At several points Rafi, not to mention Haspa, criticise Sani for what they see as irresponsibility while some of the other village men also accuse him of unmanliness for choosing to look after the children rather than fight with them to protect the village. His problem is that he’s too kind hearted but is entirely unable to order his priorities torn by the necessity of providing for his family and following through on the commitment he’s made to the neighbourhood boys. He often gives his hard won money away to those in need, angering his wife who cannot understand why he continues to help others rather protect his own family even giving away money he’d saved for their youngest daughter’s vaccinations and abruptly selling their goats without discussing it with her when she’d earmarked them as an emergency fund to pay the enrolment fees when the oldest daughter starts school. 

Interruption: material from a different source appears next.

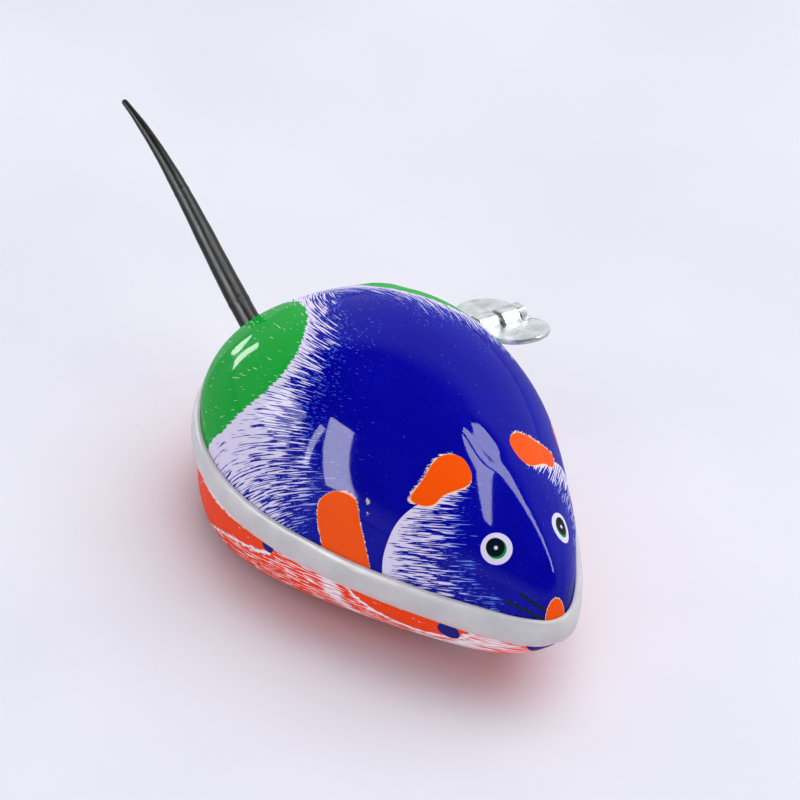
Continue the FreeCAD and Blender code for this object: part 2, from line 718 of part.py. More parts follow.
def make_motor_plate(label, inward):
    """A stamped side plate with an inward foot at each end; inward is +1 or -1 along Y."""
    body = doc.addObject("PartDesign::Body", label + "_body")
    outline_sketch = new_sketch(body, label + "_outline", "XZ_Plane")
    add_polygon(outline_sketch, [
        ("plate_rear", "0"), ("plate_front", "0"), ("plate_front", "plate_top - plate_corner"),
        ("plate_front - plate_corner", "plate_top"), ("plate_rear + plate_slope", "plate_top"),
        ("plate_rear", "plate_shoulder")])
    for centre, radius in plate_holes():
        add_circle(outline_sketch, centre, radius)
    plate = body.newObject("PartDesign::Pad", label + "_plate")
    plate.Profile = outline_sketch
    plate.setExpression("Length", bound("plate_gauge"))
    foot_sketch = new_sketch(body, label + "_feet", "XY_Plane")
    near = "-plate_gauge" if inward < 0 else "0"
    far = "-plate_gauge - foot_reach" if inward < 0 else "foot_reach"
    hole = "-plate_gauge - foot_reach / 2" if inward < 0 else "foot_reach / 2"
    for rear in ("plate_rear", "plate_front - foot_length"):
        front = rear + " + foot_length"
        add_polygon(foot_sketch, [(rear, near), (front, near), (front, far), (rear, far)])
        add_circle(foot_sketch, (rear + " + foot_length / 2", hole), "rivet_radius")
    feet = body.newObject("PartDesign::Pad", label + "_foot_pad")
    feet.Profile = foot_sketch
    feet.setExpression("Length", bound("plate_gauge"))
    body.Tip = feet
    start = "-frame_gap / 2" if inward > 0 else "frame_gap / 2 + plate_gauge"
    place(body, "0", start, "tin_gauge")
    return keep(body, label)


def plate_holes():
    """Bearing and pillar holes as expressions of X and height above the pan's floor."""
    holes = [(("arbor_x", "arbor_z - tin_gauge"), "arbor_radius + running_gap"),
             (("axle_x", "wheel_radius - wheel_drop - tin_gauge"), "axle_radius + running_gap"),
             ((str(SECOND.x), f"{SECOND.z} - tin_gauge"), "second_radius + running_gap")]
    for pillar in (REAR_PILLAR, FRONT_PILLAR, LOW_REAR_PILLAR, LOW_FRONT_PILLAR):
        holes.append(((str(pillar.x), f"{pillar.z} - tin_gauge"), "pillar_radius * pillar_neck"))
    return holes


def make_pillar(label, centre):
    """A shouldered pillar: a full bar between the plates and thinner riveted ends through them."""
    x, z = str(centre.x), str(centre.z)
    bar = spindle(label + "_bar", "pillar_radius", "frame_gap", "-frame_gap / 2", x, z)
    ends = spindle(label + "_ends", "pillar_radius * pillar_neck", "frame_gap + 2 * plate_gauge",
                   "-frame_gap / 2 - plate_gauge", x, z)
    keep(joined(label + "_fuse", [bar, ends]), label)


def rivets(label, places, grip):
    """Flush-bottomed rivets with round heads inside the body."""
    items = []
    for index, (x, y) in enumerate(places):
        shank = doc.addObject("Part::Cylinder", f"{label}_shank_{index}")
        shank.setExpression("Radius", bound("rivet_radius"))
        shank.setExpression("Height", bound(grip))
        head = doc.addObject("Part::Cone", f"{label}_head_{index}")
        head.setExpression("Radius1", bound("rivet_head_radius"))
        head.setExpression("Radius2", bound("rivet_top_radius"))
        head.setExpression("Height", bound("rivet_head"))
        place(shank, str(x), str(y), "0")
        place(head, str(x), str(y), grip)
        items.append(joined(f"{label}_rivet_{index}", [shank, head]))
    group = doc.addObject("Part::Compound", label + "_group")
    group.Links = items
    keep(group, label)


def make_front_fork():
    """A stamped fork: a base riveted to the pan and two arms that carry the front wheel's pin."""
    gauge = size("fork_gauge")
    rear, bend = size("fork_rear"), size("fork_bend")
    inner = size("fork_inner")
    fork = box(Vector(rear, -inner - gauge, GAUGE), Vector(bend, inner + gauge, GAUGE + gauge))
    points = [Vector(x, z, 0) for x, z in FORK_ARM]
    for start in (-inner - gauge, inner):
        fork = fork.fuse(facing_y(Part.makePolygon(points + points[:1]), gauge, 0, start, 0))
    reach = inner + gauge
    fork = fork.cut(bar_y(size("front_pin_radius"), 2 * reach, FRONT_PIN - Vector(0, reach, 0)))
    for x, y in FORK_RIVETS:
        fork = fork.cut(rivet_hole(x, y))
    return fork.removeSplitter()


# ---- the whole mouse --------------------------------------------------------------------------------------

AXLE_UP = "wheel_radius - wheel_drop"

feature("upper_shell", make_upper_shell())
feature("lower_shell", make_lower_shell())
feature("edge_guard", make_edge_guard())
feature("tail", make_tail())

make_motor_plate("motor_plate_left", -1)
make_motor_plate("motor_plate_right", 1)
make_pillar("rear_pillar", REAR_PILLAR)
make_pillar("front_pillar", FRONT_PILLAR)
make_pillar("low_rear_pillar", LOW_REAR_PILLAR)
make_pillar("low_front_pillar", LOW_FRONT_PILLAR)
rivets("frame_rivets", FRAME_RIVETS, "tin_gauge + plate_gauge")
feature("mainspring", make_mainspring())

feature("front_fork", make_front_fork())
rivets("fork_rivets", FORK_RIVETS, "tin_gauge + fork_gauge")
keep(spindle("front_pin_bar", "front_pin_radius", "2 * front_pin_half", "-front_pin_half",
             "front_x", "front_radius - wheel_drop"), "front_wheel_pin")
front_wheel = turned("front_wheel", [
    ("front_pin_radius + running_gap", "-front_width / 2"), ("front_radius - front_edge", "-front_width / 2"),
    ("front_radius", "-front_width / 2 + front_shoulder"),
    ("front_radius", "front_width / 2 - front_shoulder"),
    ("front_radius - front_edge", "front_width / 2"), ("front_pin_radius + running_gap", "front_width / 2")])
place(front_wheel, "front_x", "0", "front_radius - wheel_drop")

feature("great_wheel", make_great_wheel())
feature("click_rivet", make_click_rivet())
feature("click_spring", make_click_spring())
feature("click", make_click())

ARBOR_START = "-frame_gap / 2 - plate_gauge - arbor_overhang"
keep(spindle("winding_arbor_bar", "arbor_radius", f"arbor_end - ({ARBOR_START})", ARBOR_START,
             "arbor_x", "arbor_z"), "winding_arbor")
feature("ratchet_wheel", make_ratchet_wheel())
keep(collar("arbor", "collar_radius", "arbor_radius", "frame_gap / 2 - end_play - ratchet_y - gear_width",
            "ratchet_y + gear_width", "arbor_x", "arbor_z"), "arbor_collar")
feature("winding_key", make_key())

SECOND_AT = (str(SECOND.x), str(SECOND.z))
keep(spindle("second_arbor_bar", "second_radius", f"-2 * ({ARBOR_START})", ARBOR_START, *SECOND_AT),
     "second_arbor")
feature("second_wheel", make_second_wheel())
feature("second_pinion", make_pinion(SECOND, ARBOR, size("second_radius"), size("great_y")))

AXLE_HALF = "wheel_start + wheel_width + end_play"
keep(spindle("drive_axle_bar", "axle_radius", f"2 * ({AXLE_HALF})", f"-({AXLE_HALF})", "axle_x", AXLE_UP),
     "drive_axle")
feature("drive_pinion", make_pinion(AXLE, SECOND, size("axle_radius"), size("second_y")))
HALF = "wheel_width / 2"
RIM = "wheel_radius - tyre_depth"
for side_name, middle in (("left", f"wheel_start + {HALF}"), ("right", f"-wheel_start - {HALF}")):
    hub = turned(f"drive_wheel_{side_name}", [
        ("axle_radius", f"-{HALF}"), ("wheel_boss", f"-{HALF}"), ("wheel_boss", "-wheel_web / 2"),
        ("wheel_rim", "-wheel_web / 2"), ("wheel_rim", f"-{HALF}"), (RIM, f"-{HALF}"),
        (RIM, HALF), ("wheel_rim", HALF), ("wheel_rim", "wheel_web / 2"), ("wheel_boss", "wheel_web / 2"),
        ("wheel_boss", HALF), ("axle_radius", HALF)])
    tyre = turned(f"tyre_{side_name}", [
        (RIM, f"-{HALF}"), ("wheel_radius - tyre_round", f"-{HALF}"),
        ("wheel_radius", f"-{HALF} + tyre_round"),
        ("wheel_radius", f"{HALF} - tyre_round"), ("wheel_radius - tyre_round", HALF), (RIM, HALF)])
    for item in (hub, tyre):
        place(item, "axle_x", middle, AXLE_UP)

# ---- check and write --------------------------------------------------------------------------------------

doc.recompute()
faults = [item.Name for item in doc.Objects if {"Invalid", "Error"} & set(item.State)]
faults += [item.Label for item in SUB_PARTS if item.Shape.isNull() or not item.Shape.isValid()]
if faults:
    raise RuntimeError("these objects failed: " + ", ".join(faults))
os.makedirs("parts", exist_ok=True)
for item in SUB_PARTS:
    item.Shape.exportStep(f"parts/{item.Label}.step")
    print(f"{item.Label:20s} {item.Shape.Volume:10.2f} mm3  {len(item.Shape.Solids)} solid(s)")
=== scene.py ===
"""The looks of a clockwork tin mouse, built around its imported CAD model.

Blender works in metres.  Sizes here are millimetres, in the CAD model's own frame: +X to the nose,
+Y to the mouse's left, where the key is, +Z up, and the origin in the middle of the flat underside.
"""

import math

import bmesh
import bpy
import numpy as np
from mathutils import Matrix, Quaternion, Vector


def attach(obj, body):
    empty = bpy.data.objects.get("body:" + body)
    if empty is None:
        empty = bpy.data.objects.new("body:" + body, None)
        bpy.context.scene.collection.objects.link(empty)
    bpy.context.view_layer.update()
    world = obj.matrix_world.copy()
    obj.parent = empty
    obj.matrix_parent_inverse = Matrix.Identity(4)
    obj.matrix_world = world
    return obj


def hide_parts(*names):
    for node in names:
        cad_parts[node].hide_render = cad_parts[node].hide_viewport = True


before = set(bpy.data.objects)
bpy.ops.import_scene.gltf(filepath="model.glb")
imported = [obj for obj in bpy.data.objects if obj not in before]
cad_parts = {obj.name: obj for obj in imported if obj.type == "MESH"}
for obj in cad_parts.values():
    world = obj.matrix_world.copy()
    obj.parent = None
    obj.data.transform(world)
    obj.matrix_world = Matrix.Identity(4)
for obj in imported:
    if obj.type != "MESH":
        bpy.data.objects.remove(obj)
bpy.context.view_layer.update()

MM = 0.001
FLOOR_Z = -2.4
CHASSIS = "chassis"

# ---- the tin body's formula -------------------------------------------------------------------------------
# A station angle runs from 0 at the rump to pi at the nose.  A turn runs from 0 at the right seam over the
# middle to pi at the left seam.  A curve is an ellipse's half height and the cubic that swells it.

HALF_LENGTH = 38.0
SEAM = 11.4
GAUGE = 0.4
FLANGE = 0.7
OUTLINE = (22.5, (0.307, -0.2476, -0.0616))
DOME = (23.346, (0.2711, -0.1447, -0.3434))
DOME_POWER = 2.2
PAN = (14.108, (0.7622, 0.7463, 0.0))
PAN_POWER = 3.07
FLOOR_BEND = 0.35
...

Because of the ongoing violence, many of the boys are in single parent families and live in relative poverty often needed to help out with their parent’s businesses. To begin with many are fine with them playing football so long as it keeps them safe but as they begin to grow older attitudes harden, many believing that it’s a “pointless” waste of time and too much of a distraction when the children should either be earning money or studying. Sani becomes a kind of surrogate father teaching the boys diligence and responsibility even if struggling with the same in his personal life but obviously cannot overcome the social and economic difficulties of small town life all on his own. His original goal was only to keep the children safe and ensure they had happy childhood memories that weren’t about hate, violence, and fear, whereas Rafi is much more ambitious floating the idea of opening an official football school while eventually deciding to run for public office further adding to Sani’s sense of personal inadequacy. 

“Nothing can destroy us as long as we have will to live a better life” Sani later tells the children, mistaken it seems in his belief that they would find it easier to overcome the differences between them when acting as head coach for a team representing the entirety of the local area. Many of the original team resent the introduction of “outsiders” from the nearby Christian town, but the difficulties turn out less to be about religion or community than trauma, the source of the problem being that the father of two of the Christian boys is a policeman whom another of the players blames for his own father’s death. While such tensions exist within the group the team continues to fail, losing not because of a lack of ability but because they cannot overcome the legacy of trauma to work together. The problem is only solved through a reassertion of their commonality as “Moluccans” rather than Muslim or Christian ironically forged in opposition to their current other which happens to be a team from Jakarta, the urban pitted against the rural. 

In any case, Angga Dwimas Sasongko’s inspirational drama eventually makes the case for mutual forgiveness as path toward putting the past to rest in order to move forward into a kinder and more prosperous era. The emotional closing scenes provide both a personal sense of acceptance in as Rafi begins to put his pride aside to support the local team while Muslims and Christians come together to listen to the nail-biting penalty shootout through their respective contacts in the auditorium after the TV broadcast cuts out before extra time. Demonstrating the power of sports to overcome cultural barriers, We Are Moluccans finally advocates for the right to dream as the youngsters begin to develop self-confidence and a sense of possibility while working together towards a clearly defined goal. 


We Are Moluccans streams in Poland until Nov. 29 as part of the 15th Five Flavours Film Festival.